→ **Requirements**:
Begin with the line that contains "for triangle in" and end with the line that contains "obj.parent = None": copy that span of lines exactly, and nothing outside it.

→ **Supplied data**:
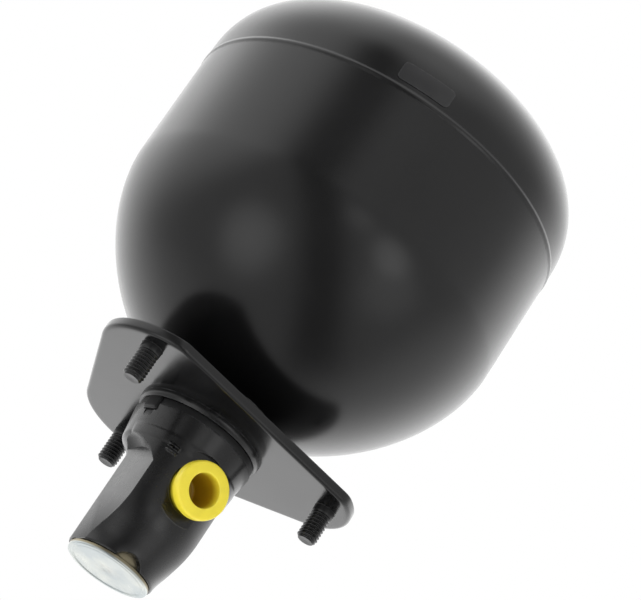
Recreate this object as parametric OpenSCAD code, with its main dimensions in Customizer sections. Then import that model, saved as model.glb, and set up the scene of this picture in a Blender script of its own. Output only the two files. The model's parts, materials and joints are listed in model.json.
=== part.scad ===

---

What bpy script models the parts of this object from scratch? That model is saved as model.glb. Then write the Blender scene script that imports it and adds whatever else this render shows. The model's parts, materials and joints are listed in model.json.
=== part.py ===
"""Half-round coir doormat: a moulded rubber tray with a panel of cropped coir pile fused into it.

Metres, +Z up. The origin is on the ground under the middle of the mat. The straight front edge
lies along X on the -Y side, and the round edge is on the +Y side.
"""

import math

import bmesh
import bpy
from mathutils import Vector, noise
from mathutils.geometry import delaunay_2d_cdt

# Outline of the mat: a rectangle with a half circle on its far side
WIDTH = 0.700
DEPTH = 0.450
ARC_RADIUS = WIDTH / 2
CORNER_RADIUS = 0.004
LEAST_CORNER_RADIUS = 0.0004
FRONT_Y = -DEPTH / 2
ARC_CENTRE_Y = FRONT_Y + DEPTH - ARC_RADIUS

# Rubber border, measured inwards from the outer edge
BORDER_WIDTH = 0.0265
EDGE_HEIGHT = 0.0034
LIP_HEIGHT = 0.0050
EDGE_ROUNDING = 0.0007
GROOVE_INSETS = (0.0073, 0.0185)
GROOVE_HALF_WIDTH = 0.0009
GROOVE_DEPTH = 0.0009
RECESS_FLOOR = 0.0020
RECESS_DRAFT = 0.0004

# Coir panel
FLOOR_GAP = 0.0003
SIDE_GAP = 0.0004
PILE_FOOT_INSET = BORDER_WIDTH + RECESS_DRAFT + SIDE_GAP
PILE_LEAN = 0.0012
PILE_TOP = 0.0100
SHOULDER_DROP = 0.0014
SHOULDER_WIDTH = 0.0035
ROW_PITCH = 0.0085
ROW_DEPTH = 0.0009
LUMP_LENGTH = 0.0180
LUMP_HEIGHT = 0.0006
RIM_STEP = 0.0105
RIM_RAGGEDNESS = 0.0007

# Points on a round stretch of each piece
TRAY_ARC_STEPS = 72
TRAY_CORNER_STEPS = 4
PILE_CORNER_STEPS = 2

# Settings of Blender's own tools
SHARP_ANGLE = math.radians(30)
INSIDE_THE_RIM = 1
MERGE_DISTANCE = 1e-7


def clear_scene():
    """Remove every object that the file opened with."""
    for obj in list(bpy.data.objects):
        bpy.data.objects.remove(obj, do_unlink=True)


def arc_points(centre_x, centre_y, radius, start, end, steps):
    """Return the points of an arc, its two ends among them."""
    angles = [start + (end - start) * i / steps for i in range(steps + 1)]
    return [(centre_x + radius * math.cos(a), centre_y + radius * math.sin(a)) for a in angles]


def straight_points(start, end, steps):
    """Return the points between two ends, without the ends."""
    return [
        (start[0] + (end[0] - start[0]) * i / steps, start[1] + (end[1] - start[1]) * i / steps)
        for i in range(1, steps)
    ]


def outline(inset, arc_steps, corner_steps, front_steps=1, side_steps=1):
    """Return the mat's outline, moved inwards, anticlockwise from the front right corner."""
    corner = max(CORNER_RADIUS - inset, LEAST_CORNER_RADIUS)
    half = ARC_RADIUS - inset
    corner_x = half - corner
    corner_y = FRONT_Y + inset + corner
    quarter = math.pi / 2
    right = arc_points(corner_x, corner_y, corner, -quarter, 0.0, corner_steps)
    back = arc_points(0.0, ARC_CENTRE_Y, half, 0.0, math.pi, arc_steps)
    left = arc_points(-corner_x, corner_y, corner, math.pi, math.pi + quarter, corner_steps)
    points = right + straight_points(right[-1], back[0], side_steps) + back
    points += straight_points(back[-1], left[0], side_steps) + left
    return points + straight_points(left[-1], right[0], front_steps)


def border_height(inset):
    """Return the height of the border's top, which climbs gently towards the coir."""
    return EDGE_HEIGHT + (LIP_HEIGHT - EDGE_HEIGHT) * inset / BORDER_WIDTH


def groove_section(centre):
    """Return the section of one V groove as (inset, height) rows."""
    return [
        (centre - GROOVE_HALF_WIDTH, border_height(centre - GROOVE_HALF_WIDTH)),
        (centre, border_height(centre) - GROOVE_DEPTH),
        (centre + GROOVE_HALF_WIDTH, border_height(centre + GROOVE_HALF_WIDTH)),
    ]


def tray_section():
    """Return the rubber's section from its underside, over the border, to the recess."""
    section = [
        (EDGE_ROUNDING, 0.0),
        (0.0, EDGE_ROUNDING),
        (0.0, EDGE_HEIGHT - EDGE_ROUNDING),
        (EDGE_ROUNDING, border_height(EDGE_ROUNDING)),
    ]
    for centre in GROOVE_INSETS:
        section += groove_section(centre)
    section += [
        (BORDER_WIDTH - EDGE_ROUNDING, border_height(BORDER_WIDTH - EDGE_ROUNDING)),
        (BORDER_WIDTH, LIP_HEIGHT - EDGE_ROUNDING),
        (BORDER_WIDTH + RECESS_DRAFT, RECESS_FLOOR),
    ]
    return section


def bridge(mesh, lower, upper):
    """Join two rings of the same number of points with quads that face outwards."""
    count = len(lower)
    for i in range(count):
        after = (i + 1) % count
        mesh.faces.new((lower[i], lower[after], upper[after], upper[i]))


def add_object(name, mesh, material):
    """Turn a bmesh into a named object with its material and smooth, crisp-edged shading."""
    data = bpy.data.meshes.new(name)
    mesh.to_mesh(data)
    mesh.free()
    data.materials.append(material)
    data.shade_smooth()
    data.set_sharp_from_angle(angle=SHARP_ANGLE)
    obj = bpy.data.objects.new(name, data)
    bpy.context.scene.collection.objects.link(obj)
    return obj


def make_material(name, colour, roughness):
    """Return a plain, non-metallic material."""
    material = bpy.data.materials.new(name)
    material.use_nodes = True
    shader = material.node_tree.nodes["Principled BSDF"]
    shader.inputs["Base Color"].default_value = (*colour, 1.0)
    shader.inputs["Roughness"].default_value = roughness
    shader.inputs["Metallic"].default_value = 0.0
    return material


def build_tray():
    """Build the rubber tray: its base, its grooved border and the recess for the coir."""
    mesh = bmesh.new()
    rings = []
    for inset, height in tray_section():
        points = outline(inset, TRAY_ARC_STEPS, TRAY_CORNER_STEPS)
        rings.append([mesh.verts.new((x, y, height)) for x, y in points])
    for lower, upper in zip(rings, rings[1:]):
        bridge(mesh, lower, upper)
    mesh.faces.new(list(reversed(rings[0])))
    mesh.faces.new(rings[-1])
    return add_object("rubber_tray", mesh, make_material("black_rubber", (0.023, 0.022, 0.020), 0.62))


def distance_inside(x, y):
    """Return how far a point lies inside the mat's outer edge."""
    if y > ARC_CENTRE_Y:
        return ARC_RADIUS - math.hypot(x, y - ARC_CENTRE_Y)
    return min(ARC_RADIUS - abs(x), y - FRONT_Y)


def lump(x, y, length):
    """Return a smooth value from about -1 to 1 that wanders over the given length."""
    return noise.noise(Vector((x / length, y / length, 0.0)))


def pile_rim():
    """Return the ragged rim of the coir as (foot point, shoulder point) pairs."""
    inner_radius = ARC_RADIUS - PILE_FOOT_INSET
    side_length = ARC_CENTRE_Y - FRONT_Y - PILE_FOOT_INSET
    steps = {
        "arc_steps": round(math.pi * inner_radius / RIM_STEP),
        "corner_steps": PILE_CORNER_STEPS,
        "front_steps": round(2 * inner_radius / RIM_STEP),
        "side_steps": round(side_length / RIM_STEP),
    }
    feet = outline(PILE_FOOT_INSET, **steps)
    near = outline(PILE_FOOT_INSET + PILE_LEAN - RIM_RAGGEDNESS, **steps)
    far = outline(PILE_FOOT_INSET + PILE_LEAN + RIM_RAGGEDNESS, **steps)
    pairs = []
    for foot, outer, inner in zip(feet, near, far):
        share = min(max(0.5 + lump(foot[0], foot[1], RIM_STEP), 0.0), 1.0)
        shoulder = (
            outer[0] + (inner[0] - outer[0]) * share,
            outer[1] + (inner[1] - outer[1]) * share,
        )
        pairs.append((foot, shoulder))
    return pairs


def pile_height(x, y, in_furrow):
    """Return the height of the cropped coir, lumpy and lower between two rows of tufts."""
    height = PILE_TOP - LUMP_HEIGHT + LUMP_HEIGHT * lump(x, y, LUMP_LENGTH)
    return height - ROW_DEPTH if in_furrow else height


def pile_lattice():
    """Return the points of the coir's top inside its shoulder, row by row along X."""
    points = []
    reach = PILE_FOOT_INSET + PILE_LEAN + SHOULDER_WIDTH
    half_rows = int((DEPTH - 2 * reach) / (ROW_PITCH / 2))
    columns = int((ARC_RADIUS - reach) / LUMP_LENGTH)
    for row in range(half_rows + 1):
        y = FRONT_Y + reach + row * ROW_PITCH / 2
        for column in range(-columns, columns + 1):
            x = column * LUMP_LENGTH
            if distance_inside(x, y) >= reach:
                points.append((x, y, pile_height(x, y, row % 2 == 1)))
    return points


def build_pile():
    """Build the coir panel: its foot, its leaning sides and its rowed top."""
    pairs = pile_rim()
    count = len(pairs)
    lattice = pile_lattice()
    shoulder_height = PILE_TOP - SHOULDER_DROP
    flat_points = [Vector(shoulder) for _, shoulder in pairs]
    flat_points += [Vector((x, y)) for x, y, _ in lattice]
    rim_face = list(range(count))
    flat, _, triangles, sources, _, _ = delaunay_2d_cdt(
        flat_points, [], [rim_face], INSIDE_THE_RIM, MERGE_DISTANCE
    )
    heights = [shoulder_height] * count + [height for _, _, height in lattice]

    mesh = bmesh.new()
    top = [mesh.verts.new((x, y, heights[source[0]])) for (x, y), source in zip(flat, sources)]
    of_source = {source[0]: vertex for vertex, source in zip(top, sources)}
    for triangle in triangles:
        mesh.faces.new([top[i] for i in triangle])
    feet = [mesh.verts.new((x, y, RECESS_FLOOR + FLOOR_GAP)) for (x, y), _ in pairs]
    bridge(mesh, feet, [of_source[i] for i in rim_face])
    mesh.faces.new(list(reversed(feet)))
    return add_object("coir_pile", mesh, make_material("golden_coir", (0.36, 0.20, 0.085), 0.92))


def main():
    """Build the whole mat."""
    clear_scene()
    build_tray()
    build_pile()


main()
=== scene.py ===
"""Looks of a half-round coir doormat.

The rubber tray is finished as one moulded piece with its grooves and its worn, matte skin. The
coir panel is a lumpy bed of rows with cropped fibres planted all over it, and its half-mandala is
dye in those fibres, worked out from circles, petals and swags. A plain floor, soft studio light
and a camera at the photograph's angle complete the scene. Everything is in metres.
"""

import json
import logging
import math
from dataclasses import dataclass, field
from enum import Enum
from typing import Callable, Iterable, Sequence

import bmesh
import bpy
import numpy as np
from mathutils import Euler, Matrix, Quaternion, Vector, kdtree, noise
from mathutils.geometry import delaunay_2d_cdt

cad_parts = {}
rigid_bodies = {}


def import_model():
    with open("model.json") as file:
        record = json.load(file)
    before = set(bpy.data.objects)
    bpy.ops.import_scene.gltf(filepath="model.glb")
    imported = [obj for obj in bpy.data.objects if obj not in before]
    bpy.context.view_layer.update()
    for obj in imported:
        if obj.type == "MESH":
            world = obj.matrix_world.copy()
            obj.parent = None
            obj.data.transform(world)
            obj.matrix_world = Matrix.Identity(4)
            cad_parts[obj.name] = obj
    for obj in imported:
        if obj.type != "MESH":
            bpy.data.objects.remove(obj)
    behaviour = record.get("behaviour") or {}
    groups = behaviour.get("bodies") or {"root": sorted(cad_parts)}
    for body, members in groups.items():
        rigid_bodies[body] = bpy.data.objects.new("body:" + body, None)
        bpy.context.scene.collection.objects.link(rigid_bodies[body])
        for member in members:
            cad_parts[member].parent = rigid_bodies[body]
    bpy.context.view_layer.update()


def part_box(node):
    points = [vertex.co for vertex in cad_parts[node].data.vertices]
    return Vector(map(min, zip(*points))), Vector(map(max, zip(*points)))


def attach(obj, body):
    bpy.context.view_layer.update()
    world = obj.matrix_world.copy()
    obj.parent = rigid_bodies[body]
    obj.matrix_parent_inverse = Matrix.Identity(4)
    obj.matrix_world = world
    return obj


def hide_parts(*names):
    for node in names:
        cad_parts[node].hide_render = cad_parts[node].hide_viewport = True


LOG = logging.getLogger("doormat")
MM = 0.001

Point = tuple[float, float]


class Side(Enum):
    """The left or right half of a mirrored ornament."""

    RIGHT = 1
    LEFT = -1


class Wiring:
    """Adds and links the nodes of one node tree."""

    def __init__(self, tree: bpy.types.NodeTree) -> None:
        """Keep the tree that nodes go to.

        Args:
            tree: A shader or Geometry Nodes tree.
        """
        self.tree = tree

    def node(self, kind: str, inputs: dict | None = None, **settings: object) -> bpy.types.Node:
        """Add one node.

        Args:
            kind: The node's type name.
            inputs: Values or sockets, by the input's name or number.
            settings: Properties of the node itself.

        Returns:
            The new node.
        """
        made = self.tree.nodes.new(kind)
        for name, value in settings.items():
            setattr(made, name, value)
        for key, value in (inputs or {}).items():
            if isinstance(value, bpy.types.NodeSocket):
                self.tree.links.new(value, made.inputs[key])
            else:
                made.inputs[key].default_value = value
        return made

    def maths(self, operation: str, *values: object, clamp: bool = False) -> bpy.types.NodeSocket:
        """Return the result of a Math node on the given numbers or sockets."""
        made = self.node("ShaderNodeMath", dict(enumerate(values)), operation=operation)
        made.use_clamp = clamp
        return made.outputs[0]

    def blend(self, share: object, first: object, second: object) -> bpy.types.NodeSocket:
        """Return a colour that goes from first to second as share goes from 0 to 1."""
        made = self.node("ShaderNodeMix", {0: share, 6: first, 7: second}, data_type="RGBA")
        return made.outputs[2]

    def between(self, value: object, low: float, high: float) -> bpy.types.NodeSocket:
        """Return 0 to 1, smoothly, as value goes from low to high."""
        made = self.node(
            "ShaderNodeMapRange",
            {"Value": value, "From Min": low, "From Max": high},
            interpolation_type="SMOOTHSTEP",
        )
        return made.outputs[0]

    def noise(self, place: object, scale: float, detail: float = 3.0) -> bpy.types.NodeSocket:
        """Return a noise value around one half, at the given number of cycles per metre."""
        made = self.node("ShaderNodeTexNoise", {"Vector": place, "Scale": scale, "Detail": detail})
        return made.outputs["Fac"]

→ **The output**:
    for triangle in triangles:
        mesh.faces.new([top[i] for i in triangle])
    feet = [mesh.verts.new((x, y, RECESS_FLOOR + FLOOR_GAP)) for (x, y), _ in pairs]
    bridge(mesh, feet, [of_source[i] for i in rim_face])
    mesh.faces.new(list(reversed(feet)))
    return add_object("coir_pile", mesh, make_material("golden_coir", (0.36, 0.20, 0.085), 0.92))


def main():
    """Build the whole mat."""
    clear_scene()
    build_tray()
    build_pile()


main()
=== scene.py ===
"""Looks of a half-round coir doormat.

The rubber tray is finished as one moulded piece with its grooves and its worn, matte skin. The
coir panel is a lumpy bed of rows with cropped fibres planted all over it, and its half-mandala is
dye in those fibres, worked out from circles, petals and swags. A plain floor, soft studio light
and a camera at the photograph's angle complete the scene. Everything is in metres.
"""

import json
import logging
import math
from dataclasses import dataclass, field
from enum import Enum
from typing import Callable, Iterable, Sequence

import bmesh
import bpy
import numpy as np
from mathutils import Euler, Matrix, Quaternion, Vector, kdtree, noise
from mathutils.geometry import delaunay_2d_cdt

cad_parts = {}
rigid_bodies = {}


def import_model():
    with open("model.json") as file:
        record = json.load(file)
    before = set(bpy.data.objects)
    bpy.ops.import_scene.gltf(filepath="model.glb")
    imported = [obj for obj in bpy.data.objects if obj not in before]
    bpy.context.view_layer.update()
    for obj in imported:
        if obj.type == "MESH":
            world = obj.matrix_world.copy()
            obj.parent = None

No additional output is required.